In many cases, children are put into temporary state custody after testing positive for drugs at birth, she said. Other home conditions could also show probable cause for an emergency placement — exposed drug syringes, the parents’ inability to care for their child due to incapacitation, or unsanitary conditions.
Ohio has seen an 11 percent increase in the number of children in state custody and a 17 percent increase in related costs since 2010, according to the PCSAO. Burnett didn’t have county figures available Friday, but said her department’s seen a similar increase.
Though the proposed state budget includes $138 million for protecting children from drug abuse through the Department of Job and Family Services, she added children services agencies aren’t seeing any new state money.
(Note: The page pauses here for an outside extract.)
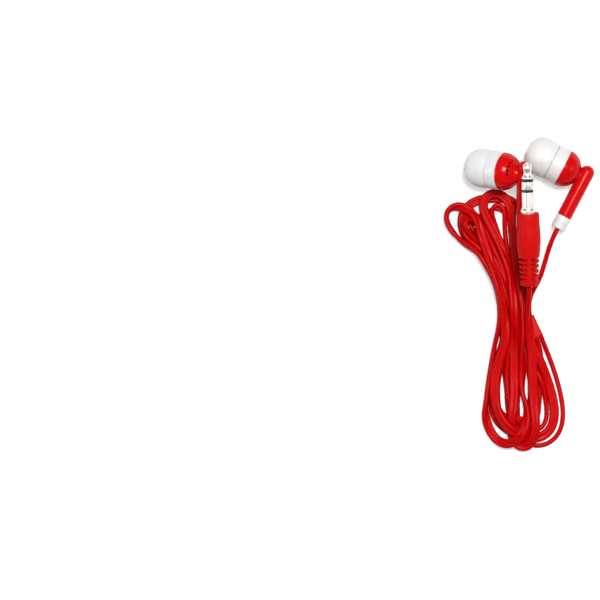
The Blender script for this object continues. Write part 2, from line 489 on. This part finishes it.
# ------------------------------ turned pieces
# All in millimetres. A piece's own axes are up, forward and side, and its outline is turned about forward.
RIGHT_JOINT = np.array([10.1, 5.1, 5.75]) + CENTRE
LEFT_JOINT = np.array([-7.4, 4.0, 10.2]) + CENTRE
PLUG_SHOULDER = np.array([-0.35, -8.2, 15.6]) + CENTRE
SPLITTER_MIDDLE = np.array([1.7, -41.3, 2.0]) + CENTRE
SHELL_RADIUS, RING_LENGTH, DOME_DEPTH = 5.6, 3.6, 5.4
STEM_RADIUS, STEM_OFFSET, STEM_TOP, STEM_LENGTH = 2.15, 6.9, 4.1, 12.4
CHAMBER_RADIUS, SPIGOT_RADIUS, SPIGOT_DEPTH = 4.75, 5.05, 0.8
NOZZLE_RADIUS, NOZZLE_LIP, NOZZLE_END = 2.4, 2.65, 7.0
TIP_RADIUS, TIP_BACK, TIP_BULGE, TIP_FRONT, TIP_WALL = 5.7, 3.95, 6.8, 11.8, 0.55
TIP_MOUTH, TIP_CORE_BORE, TIP_CORE_RADIUS = 1.9, 2.7, 3.35
BACK_POWER, FRONT_POWER = 3.2, 2.4  # how full the ear tip's superellipse is, behind and before its bulge


class Place:
    """Where a piece lies: a point and the three directions of its own axes."""

    def __init__(self, point, up, forward):
        self.point = np.asarray(point, float)
        forward = np.asarray(forward, float) / np.linalg.norm(forward)
        up = np.asarray(up, float) - (np.asarray(up, float) @ forward) * forward
        up /= np.linalg.norm(up)
        self.axes = np.stack([up, forward, np.cross(up, forward)])

    def world(self, verts):
        return (self.point + np.asarray(verts, float) @ self.axes) * MM


def joint_axis(name):
    joints = frame["record"]["behaviour"]["joints"]
    return np.array(next(joint["axis"] for joint in joints if joint["name"] == name), float)


RIGHT_FORWARD, LEFT_FORWARD = joint_axis("right_ear_tip_pull"), joint_axis("left_ear_tip_pull")
RIGHT = Place(RIGHT_JOINT, (RIGHT_FORWARD[1], -RIGHT_FORWARD[0], 0), RIGHT_FORWARD)
LEFT = Place(LEFT_JOINT, (0, -LEFT_FORWARD[2], LEFT_FORWARD[1]), LEFT_FORWARD)
PLUG_FORWARD = np.array([-0.022, 0.979, 0.203])
PLUG = Place(PLUG_SHOULDER, (PLUG_FORWARD[1], -PLUG_FORWARD[0], 0), PLUG_FORWARD)


def softened(corners, count=5):
    """An outline of (radius, height, rounding) corners, with each corner rounded by that much."""
    out = []
    total = len(corners)
    for i, (r, h, rounding) in enumerate(corners):
        here = np.array([r, h], float)
        before, after = np.array(corners[i - 1][:2], float), np.array(corners[(i + 1) % total][:2], float)
        if rounding <= 0:
            out.append(here)
            continue
        a, b = before - here, after - here
        la, lb = np.linalg.norm(a), np.linalg.norm(b)
        cut = min(rounding, 0.48 * la, 0.48 * lb)
        start, end = here + a / la * cut, here + b / lb * cut
        for s in np.linspace(0, 1, count):
            out.append((1 - s) ** 2 * start + 2 * s * (1 - s) * here + s**2 * end)
    return out


def lathe(name, outline, segments=96):
    """A closed mesh turned about the forward axis: a ring, or a solid if its outline ends on the axis."""
    verts, rings = [], []
    for r, h in outline:
        if r < 1e-6:
            rings.append([len(verts)] * segments)
            verts.append((0, h, 0))
            continue
        rings.append(list(range(len(verts), len(verts) + segments)))
        for k in range(segments):
            turn = 2 * math.pi * k / segments
            verts.append((r * math.cos(turn), h, r * math.sin(turn)))
    closed = not (outline[0][0] < 1e-6 and outline[-1][0] < 1e-6)
    faces = []
    for i in range(len(rings) if closed else len(rings) - 1):
        a, b = rings[i], rings[(i + 1) % len(rings)]
        for k in range(segments):
            n = (k + 1) % segments
            corner = list(dict.fromkeys((a[k], a[n], b[n], b[k])))
            if len(corner) > 2:
                faces.append(corner)
    obj = mesh_object(name, verts, faces)
    tidy_normals(obj)
    return obj


def tidy_normals(obj):
    """Turns every face outwards."""
    work = bmesh.new()
    work.from_mesh(obj.data)
    bmesh.ops.recalc_face_normals(work, faces=work.faces)
    work.to_mesh(obj.data)
    work.free()


def combine(base, tools, operation):
    """Joins the tools to the base mesh, or cuts them from it, and removes them."""
    for tool in tools:
        change = base.modifiers.new("combine", "BOOLEAN")
        change.operation = operation
        change.solver = "MANIFOLD"
        change.object = tool
    done = bpy.data.meshes.new_from_object(base.evaluated_get(bpy.context.evaluated_depsgraph_get()))
    base.modifiers.clear()
    base.data = done
    for tool in tools:
        bpy.data.objects.remove(tool)
    return base


def moved(obj, matrix):
    obj.data.transform(matrix)
    return obj


def lay(obj, place, crease):
    """Puts a piece made in its own frame where it lies, and shades it smooth up to its creases."""
    verts = np.empty(3 * len(obj.data.vertices))
    obj.data.vertices.foreach_get("co", verts)
    obj.data.vertices.foreach_set("co", place.world(verts.reshape(-1, 3)).ravel())
    obj.data.update()
    tidy_normals(obj)
    obj.data.shade_smooth()
    obj.data.set_sharp_from_angle(angle=math.radians(crease))
    return obj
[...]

“There’s a lot of talk because of the state budget again not providing any additional funds,” Burnett said. “But we’re still trying to, since 2010, impress upon the governor that we need more funding. But so far, we haven’t heard any good news.”
‘Reunification with the children’
Camplese said his court is still pursuing certification for its
family drug court
program, as one of six pilot sites in the state establishing such specialized dockets through the Statewide System Reform Program, or SSRP.
Court Administrator Andrew Misiak recently presented results of the court’s evidence-based practices through SSRP initiatives to the state Supreme Court in Columbus, and the court will soon submit its formal application to the state.
The new program functions exactly like the county Common Pleas Court’s drug court program — which instead diverts non-violent drug offenders into treatment programs and conducts weekly check-ins — but those on its docket “are working for reunification with their children,” Camplese said.
Kathleen Thompson, the court’s finance manager, said the court’s SSRP involvement brought in $20,000 in grants, and the Ashtabula County Bar Association also contributed $5,000.
Once the juvenile court is certified numerous funding avenues will become available, possibly including a large federal infusion passed down from the state, she said.
Burnett said the Children Services Board will have a dedicated case worker to work with families of drug offenders on a case plan and court mandates.
“We’re hoping it provides quicker access to families who need treatment, (when) they’re at that point where they’re willing to get into treatment,” she said.
“We’re hoping if they get into treatment quicker, they’ll see results quicker and kids won’t have to be out of their homes long.”